Nelson’s studio is murky, silent, full of long bits of wood, sawdust, bags of rubbish, and a box of old travel books. He tells me about being trapped in Bucharest. He went there on a fellowship with high ideals about meeting artists who had worked secretly under Ceausescu. Instead, he was trapped in a tiny flat in the city’s theatre. It was linked to the tannoy system so he got every performance – “usually a Ben Jonson play in Romanian” – pumped into his room. The only contacts he made were with dogs, and he ended up making a show about that. Then, finally, he met some artists. It turned out he had been kept away from them for obscure political reasons.

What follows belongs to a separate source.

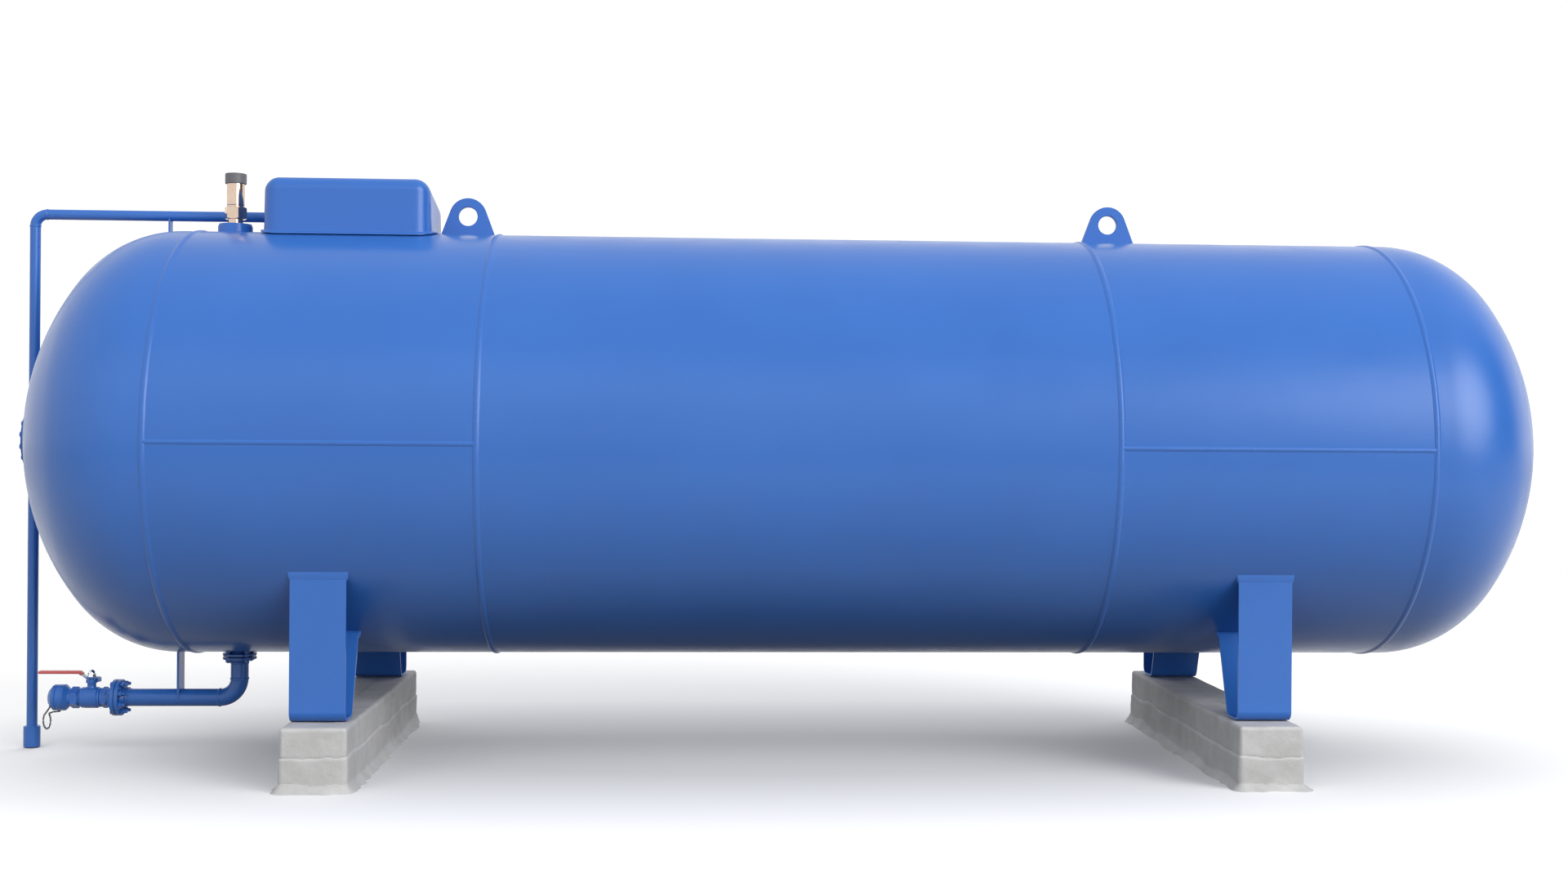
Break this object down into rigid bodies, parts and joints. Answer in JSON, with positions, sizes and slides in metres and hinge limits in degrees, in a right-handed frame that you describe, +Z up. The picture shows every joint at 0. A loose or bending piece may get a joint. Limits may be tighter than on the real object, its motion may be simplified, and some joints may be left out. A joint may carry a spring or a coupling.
{
  "type": "air receiver tank",
  "caption": "Horizontal welded air receiver with dished heads on bent-plate legs and concrete sleepers, with relief valve, hooded outlet and bottom drain valve.",
  "frame": {"origin": "centre of the whole object's plan, on the floor under the sleepers", "axes": "+X along the tank towards the plain head, away from the drain valve; +Z up; -Y is the side the drain lever opens towards"},
  "size_m": [4.5544, 1.257, 1.7375],
  "materials": {
    "blue_paint": "gloss",
    "concrete": "rough cast concrete",
    "nickel_brass": "polished nickel plate",
    "dark_plastic": "moulded",
    "red_grip": "dipped vinyl",
    "chrome": "polished",
    "zinc_steel": "zinc plated",
    "brass": "machined",
    "gasket_fibre": "matte",
    "white_dial": "matte",
    "black_needle": "matte",
    "clear_glass": "clear"
  },
  "bodies": {
    "vessel": {"shell_course_left": "blue_paint", "shell_course_middle": "blue_paint", "shell_course_right": "blue_paint", "head_left": "blue_paint", "head_right": "blue_paint", "leg_front_left": "blue_paint", "leg_front_right": "blue_paint", "leg_rear_left": "blue_paint", "leg_rear_right": "blue_paint", "lifting_lug_left": "blue_paint", "lifting_lug_right": "blue_paint", "relief_valve_boss": "blue_paint", "hood_hinge_bracket_left": "blue_paint", "hood_hinge_bracket_right": "blue_paint", "outlet_nozzle": "blue_paint", "outlet_pipe": "blue_paint", "outlet_pipe_coupling": "blue_paint", "pipe_support_upper": "blue_paint", "drain_nozzle": "blue_paint", "drain_pipe": "blue_paint", "pipe_support_lower": "blue_paint", "drain_valve_flange_end": "blue_paint", "drain_valve_body": "blue_paint", "drain_valve_hose_end": "blue_paint", "hose_coupling_ring": "blue_paint", "inspection_pad": "blue_paint", "inspection_cover": "blue_paint", "concrete_sleeper_left": "concrete", "concrete_sleeper_right": "concrete", "relief_valve_seat": "nickel_brass", "relief_valve_housing": "nickel_brass", "relief_valve_adjuster": "nickel_brass", "relief_valve_spring": "zinc_steel", "hood_hinge_pin": "zinc_steel", "gauge_case": "zinc_steel", "drain_cap_chain": "zinc_steel", "outlet_valve_body": "brass", "outlet_valve_bonnet": "brass", "gauge_cock": "brass", "drain_flange_gasket": "gasket_fibre", "valve_flange_gasket": "gasket_fibre", "inspection_gasket": "gasket_fibre", "gauge_dial": "white_dial", "ball_seat_left": "white_dial", "ball_seat_right": "white_dial", "gauge_glass": "clear_glass"},
    "hood": {"hood_cover": "blue_paint"},
    "drain_lever": {"drain_valve_lever": "zinc_steel", "drain_lever_grip": "red_grip", "drain_lever_nut": "chrome", "drain_valve_stem": "zinc_steel", "drain_valve_ball": "chrome"},
    "drain_cap": {"drain_cap": "blue_paint", "drain_cap_seal": "gasket_fibre"},
    "relief_cap": {"relief_valve_cap": "dark_plastic"},
    "relief_disc": {"relief_valve_disc": "zinc_steel"},
    "outlet_wheel": {"outlet_valve_handwheel": "red_grip", "outlet_valve_stem": "zinc_steel"},
    "outlet_disc": {"outlet_valve_disc": "brass"},
    "gauge_needle": {"gauge_needle": "black_needle"}
  },
  "joints": [
    {"name": "hood_hinge", "type": "hinge", "parent": "vessel", "child": "hood", "pos_m": [-1.26117, 0.166, 1.546], "axis": [-1, 0, 0], "range_deg": [0, 105]},
    {"name": "drain_lever_turn", "type": "hinge", "parent": "vessel", "child": "drain_lever", "pos_m": [-2.03466, 0, 0.2289], "axis": [0, 0, 1], "range_deg": [0, 90]},
    {"name": "drain_cap_pull", "type": "slide", "parent": "vessel", "child": "drain_cap", "axis": [-1, 0, 0], "range_m": [0, 0.04]},
    {"name": "relief_cap_lift", "type": "slide", "parent": "vessel", "child": "relief_cap", "axis": [0, 0, 1], "range_m": [0, 0.05]},
    {"name": "relief_disc_lift", "type": "slide", "parent": "vessel", "child": "relief_disc", "axis": [0, 0, 1], "range_m": [0, 0.004], "stiffness_N_per_m": 8000, "springref_m": -0.006, "deforming": ["relief_valve_spring"]},
    {"name": "outlet_wheel_turn", "type": "hinge", "parent": "vessel", "child": "outlet_wheel", "pos_m": [-1.31617, 0, 1.662], "axis": [0, 0, 1], "range_deg": [0, 1440]},
    {"name": "outlet_disc_lift", "type": "slide", "parent": "vessel", "child": "outlet_disc", "axis": [0, 0, 1], "range_m": [0, 0.0082]},
    {"name": "gauge_needle_turn", "type": "hinge", "parent": "vessel", "child": "gauge_needle", "pos_m": [-1.12617, 0, 1.625], "axis": [0, 1, 0], "range_deg": [0, 270], "stiffness_Nm_per_rad": 0.0005}
  ],
  "couplings": [
    {"joint": "outlet_disc_lift", "follows": "outlet_wheel_turn", "m_per_rad": 0.00031831}
  ]
}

Eastern Europe is on his mind at the moment. The installation he is making at the ICA, based on old Lonely Planet books, hypothesises a world of all the states, such as the USSR, that now exist only in old guidebooks. Nelson regards the out-of-date manuals as Borgesian fictions. Asked what architecture impresses him and he comes up with Ceausescu’s scheme to build a new city in his own image – the dictator demolished vast tracts of housing to make way for this monstrosity. The architecture that has influenced Nelson most is that of mosques.

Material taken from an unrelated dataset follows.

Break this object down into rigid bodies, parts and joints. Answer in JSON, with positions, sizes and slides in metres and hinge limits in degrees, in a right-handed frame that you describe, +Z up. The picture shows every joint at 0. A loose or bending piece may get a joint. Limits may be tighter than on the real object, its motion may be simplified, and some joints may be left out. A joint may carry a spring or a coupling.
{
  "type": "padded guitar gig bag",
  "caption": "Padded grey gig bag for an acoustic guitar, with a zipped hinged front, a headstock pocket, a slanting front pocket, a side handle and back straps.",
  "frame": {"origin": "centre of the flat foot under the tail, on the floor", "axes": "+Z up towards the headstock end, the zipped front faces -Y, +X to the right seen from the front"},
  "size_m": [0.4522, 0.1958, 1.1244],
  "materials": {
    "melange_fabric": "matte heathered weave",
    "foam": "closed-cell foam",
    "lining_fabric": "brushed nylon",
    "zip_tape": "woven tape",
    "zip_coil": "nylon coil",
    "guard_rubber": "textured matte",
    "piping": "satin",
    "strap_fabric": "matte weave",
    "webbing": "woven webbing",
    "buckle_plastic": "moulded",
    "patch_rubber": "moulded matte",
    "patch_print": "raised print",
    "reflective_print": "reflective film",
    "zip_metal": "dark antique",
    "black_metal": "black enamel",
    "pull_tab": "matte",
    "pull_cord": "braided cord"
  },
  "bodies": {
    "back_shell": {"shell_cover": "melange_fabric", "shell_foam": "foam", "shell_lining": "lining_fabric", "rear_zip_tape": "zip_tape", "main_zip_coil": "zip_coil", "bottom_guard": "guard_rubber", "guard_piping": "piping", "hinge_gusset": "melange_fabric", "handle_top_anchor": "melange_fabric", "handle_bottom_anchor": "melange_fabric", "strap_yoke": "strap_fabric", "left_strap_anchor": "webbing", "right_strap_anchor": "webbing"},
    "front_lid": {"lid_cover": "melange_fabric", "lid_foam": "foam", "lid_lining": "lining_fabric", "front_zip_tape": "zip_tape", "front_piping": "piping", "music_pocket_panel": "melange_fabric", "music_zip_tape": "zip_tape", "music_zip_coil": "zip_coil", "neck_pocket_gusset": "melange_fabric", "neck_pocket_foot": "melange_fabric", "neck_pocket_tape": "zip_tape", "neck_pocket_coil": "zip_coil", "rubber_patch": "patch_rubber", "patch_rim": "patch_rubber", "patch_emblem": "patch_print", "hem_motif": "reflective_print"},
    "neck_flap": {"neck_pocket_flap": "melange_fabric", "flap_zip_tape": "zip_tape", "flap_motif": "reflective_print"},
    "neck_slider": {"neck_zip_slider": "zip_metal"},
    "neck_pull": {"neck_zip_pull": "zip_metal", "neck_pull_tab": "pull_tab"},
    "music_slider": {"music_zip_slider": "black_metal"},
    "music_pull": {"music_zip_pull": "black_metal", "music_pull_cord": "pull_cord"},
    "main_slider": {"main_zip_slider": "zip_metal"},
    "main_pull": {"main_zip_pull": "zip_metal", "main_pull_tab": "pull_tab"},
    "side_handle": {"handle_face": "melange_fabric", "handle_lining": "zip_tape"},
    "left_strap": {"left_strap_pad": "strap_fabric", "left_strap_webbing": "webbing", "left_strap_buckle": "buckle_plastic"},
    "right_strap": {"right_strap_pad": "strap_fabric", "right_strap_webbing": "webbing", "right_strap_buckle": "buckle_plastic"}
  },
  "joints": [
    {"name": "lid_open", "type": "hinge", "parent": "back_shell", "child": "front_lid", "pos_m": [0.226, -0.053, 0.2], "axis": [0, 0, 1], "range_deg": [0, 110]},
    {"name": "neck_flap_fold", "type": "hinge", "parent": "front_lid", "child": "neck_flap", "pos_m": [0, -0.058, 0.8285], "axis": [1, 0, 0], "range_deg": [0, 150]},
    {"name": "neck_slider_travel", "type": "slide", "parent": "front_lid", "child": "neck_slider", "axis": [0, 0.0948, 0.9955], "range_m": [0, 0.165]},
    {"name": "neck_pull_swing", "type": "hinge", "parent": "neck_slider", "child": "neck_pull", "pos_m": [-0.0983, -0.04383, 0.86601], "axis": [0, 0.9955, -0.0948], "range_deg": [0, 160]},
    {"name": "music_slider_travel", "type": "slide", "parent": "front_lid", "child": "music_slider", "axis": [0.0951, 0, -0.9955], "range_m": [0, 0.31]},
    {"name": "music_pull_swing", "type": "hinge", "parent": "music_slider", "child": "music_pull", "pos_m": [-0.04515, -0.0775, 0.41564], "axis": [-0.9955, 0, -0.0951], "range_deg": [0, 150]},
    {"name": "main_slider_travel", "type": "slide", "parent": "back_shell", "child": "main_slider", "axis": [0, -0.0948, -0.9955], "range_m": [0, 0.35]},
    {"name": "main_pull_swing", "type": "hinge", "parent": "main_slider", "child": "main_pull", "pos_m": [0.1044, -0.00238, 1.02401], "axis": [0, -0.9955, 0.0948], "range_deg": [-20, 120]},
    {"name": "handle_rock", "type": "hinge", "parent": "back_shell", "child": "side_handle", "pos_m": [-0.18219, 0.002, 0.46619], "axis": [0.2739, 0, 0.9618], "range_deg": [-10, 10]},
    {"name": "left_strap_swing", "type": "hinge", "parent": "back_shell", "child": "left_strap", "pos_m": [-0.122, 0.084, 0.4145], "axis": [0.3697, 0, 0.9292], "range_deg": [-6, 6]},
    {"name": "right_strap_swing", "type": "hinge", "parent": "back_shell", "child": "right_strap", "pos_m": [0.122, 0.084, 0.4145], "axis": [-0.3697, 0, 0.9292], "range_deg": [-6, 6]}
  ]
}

His favourite writer? At the moment, Stanislav Lem, the Polish science- fiction writer. As a builder of narrative worlds, Nelson is more influenced by writers than by artists. Those central to his work are Jorge Luis Borges, HP Lovecraft, Joseph Conrad. He quotes the preface to Borges’s A Universal History of Infamy: “I should define as baroque that style which deliberately exhausts (or tries to exhaust) all its possibilities and which borders on its own parody.” Most of us are familiar with the baroque as an architectural style. Nelson thinks about it, as defined by Borges, as a kind of fiction in which stories have other stories concealed within them, or in which – an effect Nelson loves – a preface turns out to be the story.